Given task → Every line from the first one to the line containing "import Module from 'manifold-3d';" should be echoed exactly; leave out the rest.

Given information →

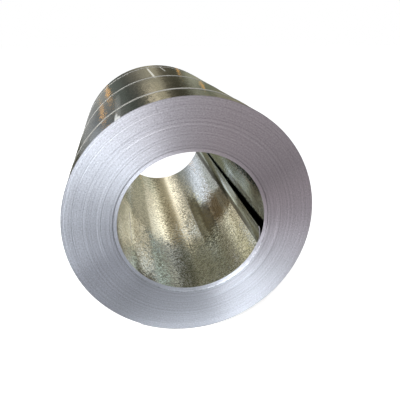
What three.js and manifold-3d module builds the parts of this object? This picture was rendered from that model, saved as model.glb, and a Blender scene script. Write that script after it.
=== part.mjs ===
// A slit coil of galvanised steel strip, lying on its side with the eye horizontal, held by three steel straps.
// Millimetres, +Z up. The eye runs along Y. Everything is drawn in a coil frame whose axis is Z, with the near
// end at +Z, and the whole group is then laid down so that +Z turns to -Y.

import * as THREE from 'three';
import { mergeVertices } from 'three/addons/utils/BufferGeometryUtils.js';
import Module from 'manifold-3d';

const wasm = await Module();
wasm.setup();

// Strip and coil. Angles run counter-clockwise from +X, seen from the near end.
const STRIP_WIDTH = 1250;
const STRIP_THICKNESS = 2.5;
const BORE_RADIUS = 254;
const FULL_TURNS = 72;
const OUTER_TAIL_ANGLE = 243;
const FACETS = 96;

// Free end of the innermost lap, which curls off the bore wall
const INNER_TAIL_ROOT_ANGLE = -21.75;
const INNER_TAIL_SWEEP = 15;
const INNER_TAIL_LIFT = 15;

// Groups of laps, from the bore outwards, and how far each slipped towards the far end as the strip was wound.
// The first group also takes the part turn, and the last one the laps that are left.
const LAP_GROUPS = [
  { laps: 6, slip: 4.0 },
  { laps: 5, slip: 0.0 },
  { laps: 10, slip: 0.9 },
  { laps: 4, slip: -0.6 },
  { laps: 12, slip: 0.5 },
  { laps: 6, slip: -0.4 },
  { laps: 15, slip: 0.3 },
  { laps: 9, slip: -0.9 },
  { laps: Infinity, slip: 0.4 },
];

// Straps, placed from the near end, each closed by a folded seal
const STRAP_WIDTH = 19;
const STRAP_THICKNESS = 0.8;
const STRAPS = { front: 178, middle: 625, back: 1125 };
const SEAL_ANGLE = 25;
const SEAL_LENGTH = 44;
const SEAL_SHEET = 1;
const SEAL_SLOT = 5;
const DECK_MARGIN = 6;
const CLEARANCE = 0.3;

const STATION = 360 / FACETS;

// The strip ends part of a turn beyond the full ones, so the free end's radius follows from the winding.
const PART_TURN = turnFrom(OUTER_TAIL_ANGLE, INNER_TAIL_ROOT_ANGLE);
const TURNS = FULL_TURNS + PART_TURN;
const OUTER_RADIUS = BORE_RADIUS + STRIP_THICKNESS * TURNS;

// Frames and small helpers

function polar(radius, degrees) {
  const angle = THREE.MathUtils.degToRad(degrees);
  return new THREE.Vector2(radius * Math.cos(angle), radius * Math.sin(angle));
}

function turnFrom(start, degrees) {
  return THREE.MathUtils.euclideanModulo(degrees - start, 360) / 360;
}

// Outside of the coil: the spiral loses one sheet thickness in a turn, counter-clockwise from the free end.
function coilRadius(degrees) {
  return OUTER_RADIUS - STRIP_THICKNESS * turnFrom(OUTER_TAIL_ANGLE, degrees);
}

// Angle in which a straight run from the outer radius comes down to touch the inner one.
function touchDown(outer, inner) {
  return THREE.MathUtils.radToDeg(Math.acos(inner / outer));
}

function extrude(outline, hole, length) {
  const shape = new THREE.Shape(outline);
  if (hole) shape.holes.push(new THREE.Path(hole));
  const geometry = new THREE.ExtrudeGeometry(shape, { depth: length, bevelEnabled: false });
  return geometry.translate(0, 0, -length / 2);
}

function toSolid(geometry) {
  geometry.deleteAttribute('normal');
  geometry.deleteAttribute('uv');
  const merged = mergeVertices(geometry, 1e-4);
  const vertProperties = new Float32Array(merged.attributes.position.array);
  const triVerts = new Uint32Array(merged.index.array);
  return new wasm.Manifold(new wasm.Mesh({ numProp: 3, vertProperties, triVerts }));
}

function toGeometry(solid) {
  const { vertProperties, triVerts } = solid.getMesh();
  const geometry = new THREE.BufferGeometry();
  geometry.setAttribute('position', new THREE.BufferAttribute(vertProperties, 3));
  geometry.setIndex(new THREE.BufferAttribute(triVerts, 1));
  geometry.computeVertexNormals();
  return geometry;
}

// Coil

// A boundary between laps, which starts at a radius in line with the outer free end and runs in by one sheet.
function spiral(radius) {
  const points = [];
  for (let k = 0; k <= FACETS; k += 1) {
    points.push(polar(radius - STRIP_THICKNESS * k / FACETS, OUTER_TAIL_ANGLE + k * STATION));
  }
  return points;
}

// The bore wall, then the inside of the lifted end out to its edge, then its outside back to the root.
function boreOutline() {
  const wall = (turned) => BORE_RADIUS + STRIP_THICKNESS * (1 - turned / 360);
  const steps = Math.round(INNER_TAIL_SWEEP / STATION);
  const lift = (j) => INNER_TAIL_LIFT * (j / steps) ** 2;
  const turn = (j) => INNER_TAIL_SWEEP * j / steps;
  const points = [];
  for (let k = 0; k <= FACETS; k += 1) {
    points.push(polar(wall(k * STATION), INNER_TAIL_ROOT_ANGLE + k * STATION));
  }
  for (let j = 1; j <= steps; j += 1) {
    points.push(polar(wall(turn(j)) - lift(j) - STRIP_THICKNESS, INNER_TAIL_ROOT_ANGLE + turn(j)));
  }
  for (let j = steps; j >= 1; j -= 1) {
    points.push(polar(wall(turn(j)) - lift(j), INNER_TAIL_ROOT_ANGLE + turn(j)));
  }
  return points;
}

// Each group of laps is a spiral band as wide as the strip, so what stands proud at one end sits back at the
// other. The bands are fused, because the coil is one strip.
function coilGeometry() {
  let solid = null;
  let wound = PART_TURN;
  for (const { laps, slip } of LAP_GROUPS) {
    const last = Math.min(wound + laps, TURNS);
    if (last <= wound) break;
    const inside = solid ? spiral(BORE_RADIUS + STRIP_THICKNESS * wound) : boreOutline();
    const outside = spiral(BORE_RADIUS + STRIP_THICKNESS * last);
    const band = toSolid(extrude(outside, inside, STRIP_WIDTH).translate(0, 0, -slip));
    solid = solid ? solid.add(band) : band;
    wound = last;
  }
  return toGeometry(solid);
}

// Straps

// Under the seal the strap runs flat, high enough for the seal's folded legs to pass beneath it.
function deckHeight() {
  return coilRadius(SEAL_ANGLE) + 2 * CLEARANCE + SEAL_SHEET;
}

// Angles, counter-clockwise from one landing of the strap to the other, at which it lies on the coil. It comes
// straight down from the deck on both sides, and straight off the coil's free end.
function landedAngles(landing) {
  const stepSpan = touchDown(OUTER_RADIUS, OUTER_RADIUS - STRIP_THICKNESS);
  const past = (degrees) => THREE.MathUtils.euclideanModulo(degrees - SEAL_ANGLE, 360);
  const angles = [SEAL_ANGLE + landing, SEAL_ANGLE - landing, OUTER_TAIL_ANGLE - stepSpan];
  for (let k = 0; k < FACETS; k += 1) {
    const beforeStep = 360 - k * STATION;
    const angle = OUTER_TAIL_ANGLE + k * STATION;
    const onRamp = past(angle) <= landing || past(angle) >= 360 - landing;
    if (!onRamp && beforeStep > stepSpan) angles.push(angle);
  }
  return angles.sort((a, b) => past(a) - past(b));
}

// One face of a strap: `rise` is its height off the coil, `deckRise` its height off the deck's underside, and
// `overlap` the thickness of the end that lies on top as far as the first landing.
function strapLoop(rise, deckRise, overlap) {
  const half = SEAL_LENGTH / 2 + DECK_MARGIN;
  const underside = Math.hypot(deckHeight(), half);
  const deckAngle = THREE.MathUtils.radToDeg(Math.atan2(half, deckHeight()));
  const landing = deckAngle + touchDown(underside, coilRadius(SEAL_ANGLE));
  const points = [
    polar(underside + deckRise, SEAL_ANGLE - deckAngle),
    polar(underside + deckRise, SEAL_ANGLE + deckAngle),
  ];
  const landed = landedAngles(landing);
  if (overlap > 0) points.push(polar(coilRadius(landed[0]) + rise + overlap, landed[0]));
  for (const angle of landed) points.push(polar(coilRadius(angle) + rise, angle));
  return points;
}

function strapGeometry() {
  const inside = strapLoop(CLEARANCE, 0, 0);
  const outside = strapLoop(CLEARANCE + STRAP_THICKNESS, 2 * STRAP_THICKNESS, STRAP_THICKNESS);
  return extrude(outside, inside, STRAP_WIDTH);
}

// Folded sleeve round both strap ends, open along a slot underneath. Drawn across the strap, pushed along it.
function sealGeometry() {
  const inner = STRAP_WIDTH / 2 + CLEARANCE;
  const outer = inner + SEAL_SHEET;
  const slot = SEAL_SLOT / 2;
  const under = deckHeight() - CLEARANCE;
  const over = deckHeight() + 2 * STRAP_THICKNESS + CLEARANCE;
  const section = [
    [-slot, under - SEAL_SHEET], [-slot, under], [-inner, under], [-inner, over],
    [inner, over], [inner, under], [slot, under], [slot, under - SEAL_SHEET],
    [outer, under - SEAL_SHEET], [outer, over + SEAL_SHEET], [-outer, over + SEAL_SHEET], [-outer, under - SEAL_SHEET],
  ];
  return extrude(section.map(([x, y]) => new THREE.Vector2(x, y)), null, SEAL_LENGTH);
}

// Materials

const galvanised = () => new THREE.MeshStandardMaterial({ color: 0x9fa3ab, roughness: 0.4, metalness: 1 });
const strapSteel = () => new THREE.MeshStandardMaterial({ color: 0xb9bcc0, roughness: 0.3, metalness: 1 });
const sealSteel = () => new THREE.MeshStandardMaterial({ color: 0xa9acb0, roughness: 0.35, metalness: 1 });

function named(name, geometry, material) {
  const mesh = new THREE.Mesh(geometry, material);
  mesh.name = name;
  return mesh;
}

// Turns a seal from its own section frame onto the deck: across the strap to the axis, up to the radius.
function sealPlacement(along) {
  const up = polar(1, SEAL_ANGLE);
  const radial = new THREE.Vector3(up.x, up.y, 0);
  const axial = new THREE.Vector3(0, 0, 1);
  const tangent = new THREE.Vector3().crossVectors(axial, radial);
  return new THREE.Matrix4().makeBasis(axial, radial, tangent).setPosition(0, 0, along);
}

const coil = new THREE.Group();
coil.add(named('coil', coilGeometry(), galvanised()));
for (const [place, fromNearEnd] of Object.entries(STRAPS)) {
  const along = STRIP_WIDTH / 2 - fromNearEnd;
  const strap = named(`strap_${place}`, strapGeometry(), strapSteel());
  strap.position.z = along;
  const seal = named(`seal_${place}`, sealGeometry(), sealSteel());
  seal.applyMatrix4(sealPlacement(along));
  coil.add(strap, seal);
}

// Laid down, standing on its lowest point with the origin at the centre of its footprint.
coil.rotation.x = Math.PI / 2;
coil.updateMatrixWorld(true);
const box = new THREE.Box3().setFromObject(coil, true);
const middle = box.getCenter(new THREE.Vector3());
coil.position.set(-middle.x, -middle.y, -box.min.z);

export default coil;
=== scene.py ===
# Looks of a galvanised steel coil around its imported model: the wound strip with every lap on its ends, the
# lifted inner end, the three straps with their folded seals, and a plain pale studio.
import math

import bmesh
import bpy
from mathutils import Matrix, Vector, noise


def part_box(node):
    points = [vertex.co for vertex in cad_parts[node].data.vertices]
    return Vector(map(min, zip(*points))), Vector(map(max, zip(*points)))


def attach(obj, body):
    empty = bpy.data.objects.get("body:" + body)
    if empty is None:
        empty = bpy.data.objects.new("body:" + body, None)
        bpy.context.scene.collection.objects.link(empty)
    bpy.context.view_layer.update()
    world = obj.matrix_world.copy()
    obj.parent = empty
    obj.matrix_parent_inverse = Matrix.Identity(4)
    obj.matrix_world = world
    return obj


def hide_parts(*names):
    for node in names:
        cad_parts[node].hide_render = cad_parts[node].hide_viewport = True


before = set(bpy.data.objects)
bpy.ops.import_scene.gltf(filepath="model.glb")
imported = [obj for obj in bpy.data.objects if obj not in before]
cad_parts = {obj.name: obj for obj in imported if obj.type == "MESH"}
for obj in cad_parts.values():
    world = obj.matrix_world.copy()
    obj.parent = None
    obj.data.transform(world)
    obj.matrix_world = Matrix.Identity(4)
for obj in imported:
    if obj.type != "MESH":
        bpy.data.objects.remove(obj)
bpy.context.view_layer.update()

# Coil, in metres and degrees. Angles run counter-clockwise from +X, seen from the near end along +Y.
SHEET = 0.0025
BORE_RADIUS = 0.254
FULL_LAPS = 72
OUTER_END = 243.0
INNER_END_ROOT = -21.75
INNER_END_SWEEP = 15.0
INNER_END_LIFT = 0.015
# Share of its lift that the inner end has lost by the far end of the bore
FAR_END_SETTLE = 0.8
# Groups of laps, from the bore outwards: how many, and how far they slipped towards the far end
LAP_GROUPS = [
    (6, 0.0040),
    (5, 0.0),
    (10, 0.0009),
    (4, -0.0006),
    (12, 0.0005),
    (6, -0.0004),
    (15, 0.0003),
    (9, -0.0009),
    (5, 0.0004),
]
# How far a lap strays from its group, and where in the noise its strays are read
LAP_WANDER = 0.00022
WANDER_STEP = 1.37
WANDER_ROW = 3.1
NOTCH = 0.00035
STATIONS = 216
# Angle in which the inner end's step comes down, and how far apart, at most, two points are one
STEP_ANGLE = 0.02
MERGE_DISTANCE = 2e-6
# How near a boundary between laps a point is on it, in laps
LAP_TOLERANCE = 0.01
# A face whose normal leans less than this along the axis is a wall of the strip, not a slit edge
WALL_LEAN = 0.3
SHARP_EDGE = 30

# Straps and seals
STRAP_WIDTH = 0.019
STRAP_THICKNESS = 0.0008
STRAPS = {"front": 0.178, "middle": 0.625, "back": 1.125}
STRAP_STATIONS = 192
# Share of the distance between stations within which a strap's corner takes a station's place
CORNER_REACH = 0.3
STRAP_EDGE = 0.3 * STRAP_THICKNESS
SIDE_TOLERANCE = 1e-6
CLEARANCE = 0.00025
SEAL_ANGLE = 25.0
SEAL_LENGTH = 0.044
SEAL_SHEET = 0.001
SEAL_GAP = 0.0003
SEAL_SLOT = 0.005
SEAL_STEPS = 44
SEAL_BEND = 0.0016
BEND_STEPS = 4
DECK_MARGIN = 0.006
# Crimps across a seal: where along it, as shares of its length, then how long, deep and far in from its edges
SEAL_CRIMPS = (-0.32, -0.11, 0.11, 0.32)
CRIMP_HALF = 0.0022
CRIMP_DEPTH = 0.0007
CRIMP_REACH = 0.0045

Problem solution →
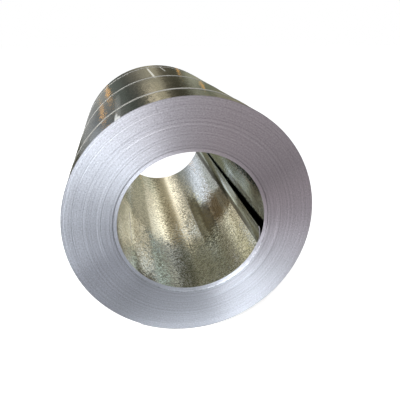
What three.js and manifold-3d module builds the parts of this object? This picture was rendered from that model, saved as model.glb, and a Blender scene script. Write that script after it.
=== part.mjs ===
// A slit coil of galvanised steel strip, lying on its side with the eye horizontal, held by three steel straps.
// Millimetres, +Z up. The eye runs along Y. Everything is drawn in a coil frame whose axis is Z, with the near
// end at +Z, and the whole group is then laid down so that +Z turns to -Y.

import * as THREE from 'three';
import { mergeVertices } from 'three/addons/utils/BufferGeometryUtils.js';
import Module from 'manifold-3d';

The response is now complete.